Use DHCP reservations (or static IPs when required). You want machines to keep the same address over time so dashboards and management tools do not lose track of devices. Reservations are usually easier to administer than purely static addressing.
Plan bandwidth realistically. Basic workout telemetry is light. The bandwidth spikes come from media, software updates, and interactive training content. If you run touchscreens, streaming, or mirrored displays, plan more headroom. The goal is: updates should not interrupt workouts.
Normalize the Data: You Need a Translation Layer
Here is the most important concept: even if every machine is networked, your reporting will still be messy unless you normalize the data. Different consoles can label similar things differently (speed vs pace, watts vs resistance, etc.).
The solution is a translation layer—either in your management platform or your data pipeline—that maps every machine’s output into a standard set of fields. Keep the standard simple at first: machine ID, machine type, timestamp, session duration, primary intensity metric (speed/watts/RPM), and a few secondary metrics.
Once you have clean, comparable fields, you can build reporting that actually answers business questions instead of producing spreadsheets no one trusts.
Rollout Strategy That Does Not Disrupt Your Floor
A big mistake is trying to connect everything in one weekend. A smoother rollout looks like this:
Phase 1 (Pilot 5–8 machines): Choose a mix of machine types and locations. Validate that devices stay online during peak hours, and confirm your reports match what staff sees on the floor.
Phase 2 (One zone at a time): Expand by zone (front cardio line, performance corner, studio overflow). This keeps troubleshooting localized.
Phase 3 (Full fleet + service workflows): Once data is stable, layer in alerts and maintenance rules so your reporting drives operations.
Pro tip: schedule firmware updates and console configuration during true off-hours, then do a quick morning validation check before peak traffic hits.
Security Basics (Without Turning This Into an IT Seminar)
You do not need to be a cybersecurity expert to do this responsibly. You just need a few non-negotiables.
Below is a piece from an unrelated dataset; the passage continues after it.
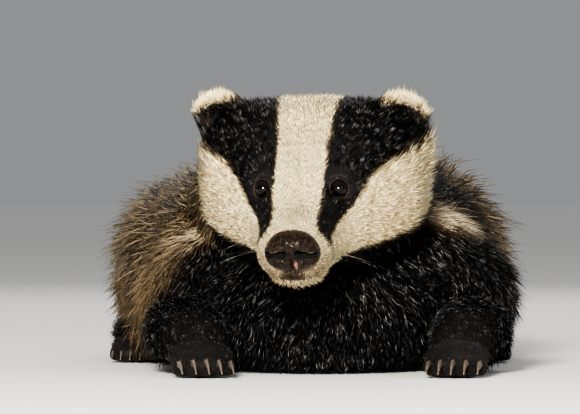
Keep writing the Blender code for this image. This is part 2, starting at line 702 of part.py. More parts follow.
def make_hind_leg(side, word, draw):
    haunch_form, shank_form = CoreForm(TubeForm(HAUNCH, side), "haunch"), TubeForm(SHANK, side)
    haunch = tube_loft("haunch_" + word, haunch_form, *HAUNCH_RINGS, colour="coat_grey")
    neighbours = [trunk_loft("trunk", LOCK_CLEARANCE, TRUNK_FORM),
                  tube_loft("shank", shank_form, *SHANK_RINGS, LOCK_CLEARANCE)]
    join(haunch, *locks("haunch", haunch_form, neighbours, draw, toward=-1, middle=side * HAUNCH_OUTSIDE))
    cut(haunch, trunk_loft("trunk", GAP))
    finish(haunch, "coat_grey", True)
    shank = tube_loft("hind_leg_" + word, shank_form, *SHANK_RINGS)
    cut(shank, tube_loft("haunch", haunch_form, *HAUNCH_RINGS, GAP), trunk_loft("trunk", GAP))
    finish(shank, "coat_black", True)


def make_tail(draw):
    tail = tube_loft("tail", TAIL_CORE, *TAIL_RINGS, colour="coat_grey")
    neighbours = [trunk_loft("trunk", LOCK_CLEARANCE, TRUNK_FORM)]
    join(tail, *locks("tail", TAIL_CORE, neighbours, draw))
    cut(tail, trunk_loft("trunk", GAP))
    finish(tail, "coat_grey", True)


def paw_matrix(sizes, side, shift):
    x, y = sizes["place"]
    turn = Matrix.Rotation(side * math.radians(sizes["turn"]), 4, "Z")
    return Matrix.Translation((side * x - (shift if side < 0 else 0), y, 0)) @ turn


def paw_hull(sizes, side, grow):
    """A rough hull round a paw and its claws, which locks keep clear of."""
    width, length, height, claw_length = (sizes[key] for key in ("width", "length", "height", "claw"))
    half = (width * 0.55 + grow, (length + claw_length) * 0.68 + grow, height * 0.65 + grow)
    return ellipsoid("paw_hull", (0, -claw_length * 0.4, height * 0.42), half, None, paw_matrix(sizes, side, 0.0))


def toe_places(sizes):
    """Across, forward and radius of each toe's middle, in the paw's frame, which heads along -Y."""
    for i in range(TOES):
        share = (i - (TOES - 1) / 2) / ((TOES - 1) / 2)
        across = share * (sizes["width"] / 2 - sizes["toe"])
        forward = sizes["length"] / 2 - TOE_ARC * sizes["width"] * share**2 * 0.6
        yield i, across, forward, sizes["toe"] * (1.08 - 0.16 * share**2)


def claw_points(sizes, across, forward, radius, grow):
    """Rings of a claw that leaves the toe forwards and curves down to a point just off the floor."""
    rings, segments = 4, 5
    angle = (np.arange(segments) + 0.3) * 2 * math.pi / segments  # off the toe's own edges
    top, length = radius * 1.05, sizes["claw"] * 0.97
    ends = {0: -grow, rings - 1: grow}
    for i in range(rings):
        s = i / (rings - 1)
        thick = sizes["claw_root"] * (1 - 0.82 * s) + grow
        out = forward + radius * 0.35 + s * length + ends.get(i, 0.0)
        height = top + 0.10 * length * math.sin(math.pi * s * 0.75) - (top - CLAW_TIP) * s**1.7
        wide, tall = thick * 0.72, thick * (1.25 - 0.25 * s)
        yield [(across + wide * math.sin(a), -out, height + tall * math.cos(a)) for a in angle]


def claw(name, sizes, place, across, forward, radius, grow=0.0):
    return skin(name, claw_points(sizes, across, forward, radius, grow), "claw", place)


def make_paw(name, sizes, side, shift, leg_form, leg_rings):
    place = paw_matrix(sizes, side, shift)
    width, length, height = sizes["width"], sizes["length"], sizes["height"]
    palm = (width * 0.48, length * 0.62, height * 0.58)
    paw = ellipsoid(name, (0, 0, height * 0.42), palm, None, place, 12, 8)
    toes = [ellipsoid("toe", (across, -forward, radius * 0.9), [radius * share for share in TOE_SHAPE], None,
                      place, 8, 6) for i, across, forward, radius in toe_places(sizes)]
    join(paw, *toes)
    claws = [claw("socket", sizes, place, across, forward, radius, GAP)
             for i, across, forward, radius in toe_places(sizes)]
    cut(paw, *claws)
    cut(paw, tube_loft("leg", leg_form, *leg_rings, GAP), trunk_loft("trunk", GAP))
    finish(paw, "coat_black", True)
    for i, across, forward, radius in toe_places(sizes):
        claw_name = f"{name.replace('paw', 'claw')}_{i + 1}"
        finish(claw(claw_name, sizes, place, across, forward, radius), "claw")


def build_badger():
    clear_scene()
    root = bpy.data.objects.new(PARENT, None)
    bpy.context.scene.collection.objects.link(root)
    draw = random.Random(COAT_SEED)
    make_head()
    make_nose()
    make_trunk(draw)
    make_neck(draw)
    make_tail(draw)
    for side, word in ((1, "left"), (-1, "right")):
        make_ear("ear_" + word, side)
        make_foreleg(side, word)
        make_hind_leg(side, word, draw)
        shift = arm_shift(side)
        make_paw("fore_paw_" + word, FORE_PAW, side, shift, TubeForm(FOREARM, side, shift), FOREARM_RINGS)
        make_paw("hind_paw_" + word, HIND_PAW, side, 0.0, TubeForm(SHANK, side), SHANK_RINGS)


build_badger()
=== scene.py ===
# European badger, life size, lying with its head up: skin, coat, eyes, nose, claws, floor and light.
# The forms below are those of the solids, so the skin lies inside them by the depth of the coat.
import math
import random

import bmesh
import bpy
import numpy as np
from mathutils import Matrix, Vector
from mathutils.bvhtree import BVHTree


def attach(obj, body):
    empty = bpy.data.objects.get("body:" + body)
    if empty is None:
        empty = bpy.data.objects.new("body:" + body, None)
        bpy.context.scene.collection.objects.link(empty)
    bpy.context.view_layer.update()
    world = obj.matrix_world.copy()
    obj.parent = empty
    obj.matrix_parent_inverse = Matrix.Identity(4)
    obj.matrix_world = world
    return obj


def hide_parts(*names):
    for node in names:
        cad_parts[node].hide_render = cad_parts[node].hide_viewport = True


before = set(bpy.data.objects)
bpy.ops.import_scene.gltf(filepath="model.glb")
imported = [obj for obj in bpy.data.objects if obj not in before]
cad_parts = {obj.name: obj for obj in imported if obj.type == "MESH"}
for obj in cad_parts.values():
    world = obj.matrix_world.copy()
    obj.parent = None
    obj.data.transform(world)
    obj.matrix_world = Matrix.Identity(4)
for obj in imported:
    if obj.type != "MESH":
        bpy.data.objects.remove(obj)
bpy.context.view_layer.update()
print("frame loaded")

# the body's forms

# trunk rows: y, middle x, half width, top, height of the widest line, squareness, and the share by which
# the back is higher on the animal's left
trunkForm = {
    "rows": (
        (-0.218, 0.004, 0.03, 0.062, 0.036, 2.1, 0), (-0.2, 0.004, 0.066, 0.09, 0.04, 2.2, 0),
        (-0.16, 0.004, 0.094, 0.122, 0.046, 2.2, 0), (-0.105, 0.003, 0.112, 0.145, 0.05, 2.3, 0),
        (-0.03, 0, 0.126, 0.149, 0.053, 2.7, 0.1), (0.05, -0.001, 0.133, 0.15, 0.055, 3.0, 0.15),
        (0.13, -0.002, 0.133, 0.149, 0.055, 3.0, 0.15), (0.2, -0.002, 0.122, 0.142, 0.052, 2.7, 0.1),
        (0.25, -0.004, 0.102, 0.124, 0.048, 2.4, 0.05), (0.285, -0.006, 0.066, 0.094, 0.044, 2.2, 0),
        (0.302, -0.007, 0.024, 0.062, 0.04, 2.0, 0)),
    "drop": 0.004,
    "depth": ((-0.218, 0.012), (-0.112, 0.015), (-0.04, 0.024), (0.2, 0.026), (0.302, 0.02)),
}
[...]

Separate networks: Equipment VLAN is not the same as member Wi-Fi. Ever.
Lock down outbound access: Allow only what the equipment needs (updates, telemetry endpoints). Block everything else.
Strong admin credentials: Change defaults, document who has access, and store credentials securely.
Logging: Keep basic network logs so you can answer: what went offline, when, and why.
What Unified Reporting Looks Like in Practice
Once your data is unified, your dashboards should tell a story fast. Here is a simple reporting grid that works well for owners and managers:
| Dashboard | What You See | What You Do |
|---|---|---|
| Peak Utilization | Usage by hour, by machine type | Adjust staffing, spacing, and class timing |
| Underused Assets | Machines below a daily/weekly threshold | Move, reprogram, or swap mix over time |
| Session Quality | Average duration and intensity trends | Build challenges and coaching prompts that fit reality |
| Downtime & Alerts | Error events and offline time | Fix faster, schedule preventative maintenance |
Even a serious home gym can use the same logic: if you have multiple cardio pieces and multiple users, unified data helps you track consistency and spot maintenance needs early.
Equipment Notes From the Floor: Why Machine Mix Matters for Data
Different machines generate different "headline" metrics, so your standard fields should respect that. Treadmills are typically speed, incline, and duration. Bikes lean on watts and RPM. Ellipticals and steppers can be more cadence-driven with resistance levels.
If you are building (or expanding) a cardio zone, having consistent console experiences can simplify reporting and staff training. In the Skelcore Black Series Cardio lineup, you can mix modalities while staying within a unified family of commercial machines—for example a treadmill like the Skelcore Black Series Treadmill 5.0 plus an all-arounder like the Skelcore Black Series Elliptical Pro. That kind of mix gives members variety while keeping your fleet easier to manage as one system.
Troubleshooting: The Three Issues That Cause 80% of Headaches
1) Weak Wi-Fi design: If machines drop offline during peak hours, it is often coverage, interference, or access point capacity. Fix the network first, not the machines.
2) Inconsistent naming: If your dashboard says "Bike 12" but the floor label says "Bike 3, Window Row", your reporting will not drive action. Create a clear naming convention and label units physically.
3) No maintenance workflow: Reporting without action turns into noise. Set thresholds that trigger real work orders and review them weekly.
The Bottom Line
Networking 50+ pieces of cardio equipment is not about fancy tech—it is about clarity. A stable network, a simple data standard, and a phased rollout can turn scattered console numbers into a single view of utilization, performance, and operations. Once you have that, you can make smarter layout decisions, protect uptime, and prove what your cardio floor is actually doing for your business.